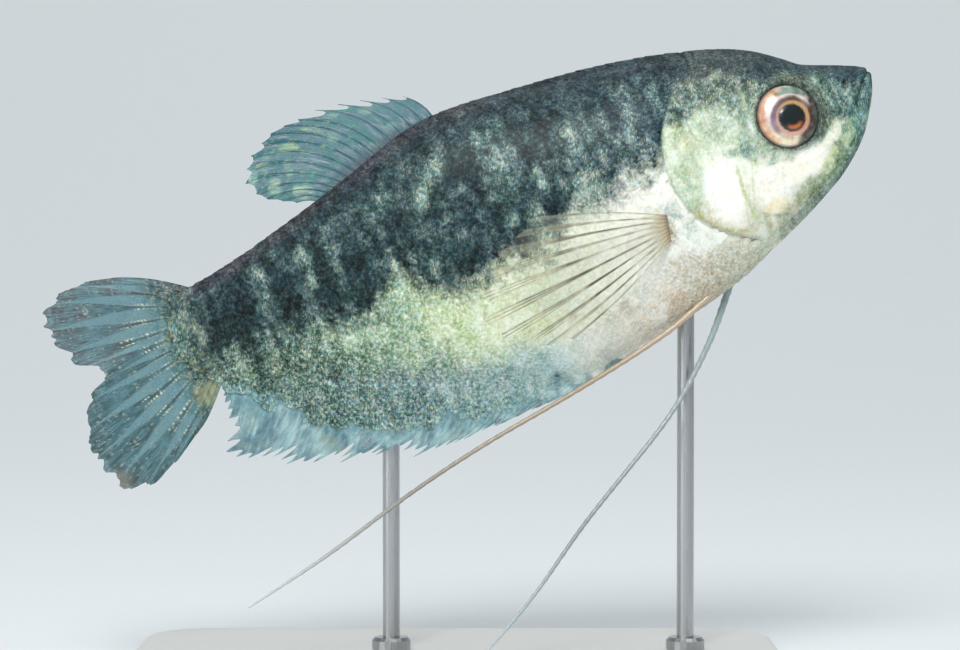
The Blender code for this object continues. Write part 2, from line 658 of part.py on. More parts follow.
def caudal_fin(fish, group, cutters, clear, rng):
    """The two-lobed tail fin, its rays fanned from the end of the tail stalk."""
    top, bottom = CAUDAL["roots"]
    margin = smooth_line(CAUDAL["margin"], MARGIN_POINTS)
    rays = []
    for k in range(CAUDAL["rays"]):
        share = k / (CAUDAL["rays"] - 1)
        root = Vector((BODY_LENGTH - FIN_SUNK, top + (bottom - top) * share))
        tip = at_share(margin, share)
        tip = root.lerp(tip, rng.uniform(*EVEN_REACH))
        flat = ray_curve(root, tip, CAUDAL_BOW * (1 - 2 * share), CAUDAL["steps"])
        sway = CAUDAL_SWAY * math.cos(share * 2 * math.pi)
        rays.append([fish_point(p.x, p.y, sway * (i / CAUDAL["steps"]) ** 2) for i, p in enumerate(flat)])
    made = fin("caudal_fin", rays, CAUDAL, fish, cutters, rng)
    boolean(made, clear, "DIFFERENCE")
    finish_node(largest_piece(made), "fin_membrane", group, cutters)


def pectoral_fin(name, side, fish, group, cutters, clear, rng):
    """A fan of rays that leaves the flank square to it and bends back into its own plane."""
    swing = math.radians(PECTORAL_SWING[name])
    margin = smooth_line(PECTORAL["margin"], MARGIN_POINTS)
    upper, lower = (Vector(p) for p in PECTORAL["roots"])
    steps, fine_steps = PECTORAL["steps"], 40
    rays = []
    for k in range(PECTORAL["rays"]):
        share = k / (PECTORAL["rays"] - 1)
        root, tip = upper.lerp(lower, share), at_share(margin, share)
        tip = root.lerp(tip, rng.uniform(*EVEN_REACH))
        start = surface_y(root.x, root.y) - FIN_SUNK
        points = []
        for p in ray_curve(root, tip, PECTORAL_BOW * (1 - 2 * share), fine_steps):
            back = (p - root).length
            bend = FIN_SUNK + PECTORAL_STAND_OFF * (1 - math.exp(-back / PECTORAL_TURN))
            cup = PECTORAL_CUP * back * back * (2 * share - 1) ** 2
            points.append(fish_point(p.x, p.y, side * (start + bend + math.tan(swing) * back + cup)))
        inner = fish_point(root.x - PECTORAL_INNER, root.y, side * start)
        rays.append([inner, *[at_share(points, (i / steps) ** PECTORAL_CROWDING) for i in range(steps + 1)]])
    made = fin(name, rays, PECTORAL, fish, cutters, rng)
    boolean(made, clear, "DIFFERENCE")
    finish_node(largest_piece(made), "fin_membrane", group, cutters)


def feelers(fish, group, cutters, clear):
    """Each feeler as a root length and a tip length, parted by a gap."""
    for name, knots in FEELERS.items():
        path = smooth_line(knots, FEELER_POINTS)
        part = round(FEELER_POINTS * FEELER_PART)
        places = [fish_point(p[0], p[1], p[2]) for p in path]
        radii = [p[3] for p in path]
        step = (places[part] - places[part - 1]).normalized() * GAP * MM
        lengths = {
            name + "_root": (places[:part] + [places[part] - step], radii[:part + 1]),
            name + "_tip": (places[part:], radii[part:]),
        }
        for label, (line, thick) in lengths.items():
            made = tube(label, line, thick, fish, cutters)
            if label.endswith("_root"):
                boolean(made, clear, "DIFFERENCE")
                largest_piece(made)
            finish_node(made, "feeler", group, cutters)


def stand(group, cutters, clear):
    """A flat base with rounded corners, and two turned rods that carry the fish."""
    bpy.ops.mesh.primitive_cube_add(size=1.0, location=(0.0, 0.0, BASE_HEIGHT / 2 * MM))
    base = bpy.context.object
    base.name = base.data.name = "stand_base"
    base.data.transform(Matrix.Diagonal((BASE_LENGTH * MM, BASE_WIDTH * MM, BASE_HEIGHT * MM, 1.0)))
    bm = bmesh.new()
    bm.from_mesh(base.data)
    upright = [e for e in bm.edges if abs(e.verts[0].co.z - e.verts[1].co.z) > MM]
    corner, edge = (BASE_CORNER * MM, CORNER_STEPS), (BASE_EDGE * MM, EDGE_STEPS)
    bmesh.ops.bevel(bm, geom=upright, offset=corner[0], segments=corner[1], affect="EDGES", profile=0.5)
    rim = [e for e in bm.edges if e.verts[0].co.z > 0 and e.verts[1].co.z > 0]
    bmesh.ops.bevel(bm, geom=rim, offset=edge[0], segments=edge[1], affect="EDGES", profile=0.5)
    bm.to_mesh(base.data)
    bm.free()
    for owner in list(base.users_collection):
        owner.objects.unlink(base)
    group.objects.link(base)
    finish_node(base, "stand_lacquer", group, cutters)
    for name, (x, y) in RODS.items():
        foot, reach = BASE_HEIGHT + GAP, SNOUT_Z
        collar = foot + COLLAR_HEIGHT
        profile = [
            (0.0, reach), (ROD_RADIUS, reach), (ROD_RADIUS, collar), (COLLAR_RADIUS - COLLAR_EDGE, collar),
            (COLLAR_RADIUS, collar - COLLAR_EDGE), (COLLAR_RADIUS, foot), (0.0, foot),
        ]
        rod = turned(name, profile, ROD_SIDES, None, cutters)
        rod.location = (x * MM, y * MM, 0.0)
        made = as_mesh(rod, name, None, cutters)
        boolean(made, clear, "DIFFERENCE")
        lowest_piece(made)
        finish_node(made, "stand_steel", group, cutters)


def main():
    """Builds every piece and hides the cutters."""
    clear_scene()
    group, cutters = collection("three_spot_gourami"), collection("cutters")
    fish = new_object("fish_frame", None, None, group)
    fish.location = (SNOUT_X * MM, 0.0, SNOUT_Z * MM)
    fish.rotation_euler = (0.0, -math.radians(PITCH), 0.0)
    rng = random.Random(7)
    clear = body("body_clearance", GAP, fish, cutters)
    flesh_nodes(fish, group, cutters)
    eyes(fish, group, cutters)
    median_fin("dorsal_fin", DORSAL, BACK, 1.0, fish, group, cutters, clear, rng)
    median_fin("anal_fin", ANAL, BELLY, -1.0, fish, group, cutters, clear, rng)
    caudal_fin(fish, group, cutters, clear, rng)
    pectoral_fin("pectoral_fin_right", -1, fish, group, cutters, clear, rng)
    pectoral_fin("pectoral_fin_left", 1, fish, group, cutters, clear, rng)
    feelers(fish, group, cutters, clear)
    stand(group, cutters, clear)
    for obj in cutters.objects:
        obj.hide_render = True
        obj.display_type = "WIRE"


main()
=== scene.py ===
"""A three spot gourami as a still museum model: skin, scales, eyes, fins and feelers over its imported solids.

The fish is drawn in its own frame in millimetres: s runs back from the snout tip, h runs up from it, and y is
across the body with the right side at -y. The side view is the plane of s and h. to_world turns all three into the
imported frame's metres.
"""

import logging
import math
from dataclasses import dataclass
from enum import Enum

import bpy
import numpy as np
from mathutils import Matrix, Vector


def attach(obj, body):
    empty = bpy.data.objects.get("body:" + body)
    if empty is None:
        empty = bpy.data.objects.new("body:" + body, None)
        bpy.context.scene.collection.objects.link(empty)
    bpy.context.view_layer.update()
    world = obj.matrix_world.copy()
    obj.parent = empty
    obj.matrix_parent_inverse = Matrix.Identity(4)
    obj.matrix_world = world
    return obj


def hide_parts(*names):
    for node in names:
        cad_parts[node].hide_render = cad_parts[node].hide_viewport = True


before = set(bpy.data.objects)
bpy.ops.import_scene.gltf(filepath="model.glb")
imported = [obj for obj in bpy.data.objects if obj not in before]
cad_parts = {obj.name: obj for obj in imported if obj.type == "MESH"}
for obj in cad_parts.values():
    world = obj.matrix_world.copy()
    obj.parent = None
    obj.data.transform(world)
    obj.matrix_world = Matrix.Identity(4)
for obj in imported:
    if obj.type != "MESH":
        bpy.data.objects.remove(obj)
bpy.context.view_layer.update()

Array = np.ndarray
LOG = logging.getLogger("gourami")
MM = 0.001
TILT = math.radians(20.84)  # how far the nose is raised
SNOUT_X, SNOUT_Z = 53.02, 78.7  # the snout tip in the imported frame, in mm
TRUNK_END = 91.5  # where the tail stalk ends and the tail fin's scaled base begins
HIDE_END = 96.4  # where the skin ends, inside the tail fin's base


class Side(Enum):
    """A flank of the fish, as the sign of y."""

    RIGHT = -1
    LEFT = 1


class Slot(Enum):
    """Names of the material slots."""

    HEAD = "skin_head"
    FLANK = "skin_flank"
    FIN = "fin_membrane"
    EYE = "eye"
    FEELER = "feeler"
    LACQUER = "stand_lacquer"
    STEEL = "stand_steel"


def to_world(points: Array) -> Array:
    """Turns points of the fish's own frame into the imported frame.

    Args:
        points: (s, h, y) in mm along the last axis.

    Returns:
        (x, y, z) in metres.
    """
    s, h, y = points[..., 0], points[..., 1], points[..., 2]
    x = SNOUT_X - math.cos(TILT) * s - math.sin(TILT) * h
    z = SNOUT_Z - math.sin(TILT) * s + math.cos(TILT) * h
    return np.stack([x, y, z], axis=-1) * MM


def linear(colour: str | Array) -> Array:
    """Turns an sRGB hex colour into linear red, green and blue.

    Args:
        colour: the hex colour, or a linear colour, which stays as it is.

    Returns:
        The linear colour.
    """
    if not isinstance(colour, str):
        return colour
    srgb = np.array([int(colour[k : k + 2], 16) for k in (1, 3, 5)]) / 255.0
    return np.where(srgb <= 0.04045, srgb / 12.92, ((srgb + 0.055) / 1.055) ** 2.4)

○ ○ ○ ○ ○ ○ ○

What is needed: Write out again only the lines from the line containing "-1, fish, group, cutters, clear, rng)" through the line containing "its imported solids.", both included, exactly as they are.

Written response:
    pectoral_fin("pectoral_fin_right", -1, fish, group, cutters, clear, rng)
    pectoral_fin("pectoral_fin_left", 1, fish, group, cutters, clear, rng)
    feelers(fish, group, cutters, clear)
    stand(group, cutters, clear)
    for obj in cutters.objects:
        obj.hide_render = True
        obj.display_type = "WIRE"


main()
=== scene.py ===
"""A three spot gourami as a still museum model: skin, scales, eyes, fins and feelers over its imported solids.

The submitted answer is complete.